Anjan Chatterjee
Anjan Chatterjee (MD, FAAN), Professor of Neurology, Psychology, and Architecture, is the founding director of the Penn Center for Neuroaesthetics. He wrote The Aesthetic Brain and co-edited Brain, Beauty, and Art, and Neuroethics in Practice, and The Roots of Cognitive Neuroscience. He received the Geschwind Prize in Cognitive Neurology by the American Academy of Neurology, the Arnheim Prize for contributions to Psychology and the Arts by the American Psychological Association, and the Lawrence Foreman Award from Haverford College for work towards the betterment of society. He was the past President of the International Association of Empirical Aesthetics, and the Cognitive Neurology Society and currently serves of the boards of The College of Physicians of Philadelphia, the Global Wellness Institute, and Philadelphia Fringe Arts.

Moniek Kuijpers
Moniek Kuijpers is an assistant professor of empirical literary studies at the Digital Humanities Lab of the University of Basel in Switzerland. She is currently leading a research group working on the project “Shared Reading in the Age of Digitalization” funded by the Swiss National Science Foundation’s Eccellenza grant. She published extensively on the topics of narrative absorption, digital social reading, reading habits and (shared) reading and mental well-being.
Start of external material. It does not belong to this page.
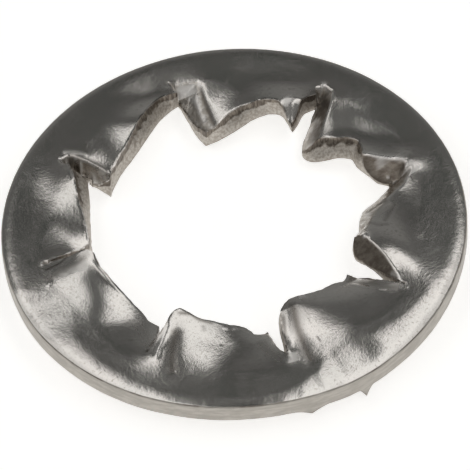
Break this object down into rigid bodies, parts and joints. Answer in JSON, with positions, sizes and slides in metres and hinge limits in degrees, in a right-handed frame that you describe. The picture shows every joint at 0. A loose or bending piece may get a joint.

Currently, she is the General Editor of IGEL's journal Scientific Study of Literature.

Marco Bernini
Marco Bernini is Associate Professor in Cognitive Literary Studies at Durham University. His research connects narrative theory and cognitive science. He published on modeling and cognition, writing and the extended mind, introspection and mental imagery, interdisciplinary methods, mind wandering, inner speech, moods and affects, analogy-making, emergence and complexity, hypnagogic and hypopompic transitions, dream states, imaginary companions, ‘experiential crossing’ of storyworlds and characters, empirical studies on reading and imagination. He is the author of Beckett and the Cognitive Method: Mind, Models and Exploratory Narratives (OUP, 2021), and co-editor of the forthcoming Dreams, Narrative, and Liminal Cognition (OUP, 2026). He founded and directs the Narrative and Cognition Lab.

Martin Pickering
Martin Pickering is Professor of the Psychology of Language and Communication at the University of Edinburgh. His research interests are in language production, language comprehension, dialogue, bilingualism, and artificial intelligence. He has published extensively on topics such as eye movements during reading, the tendency to repeat words and grammar within and across speakers, and the way that people predict what other people are likely to say. He is the author of Understanding dialogue: language use and social interaction (CUP, with Simon Garrod), is the former editor of the Journal of Memory and Language, and is a fellow of the British Academy and the Royal Society of Edinburgh. He is interested in using psycholinguistic methods to consider how people produce, comprehend, and appreciate literature in general and poetry in particular.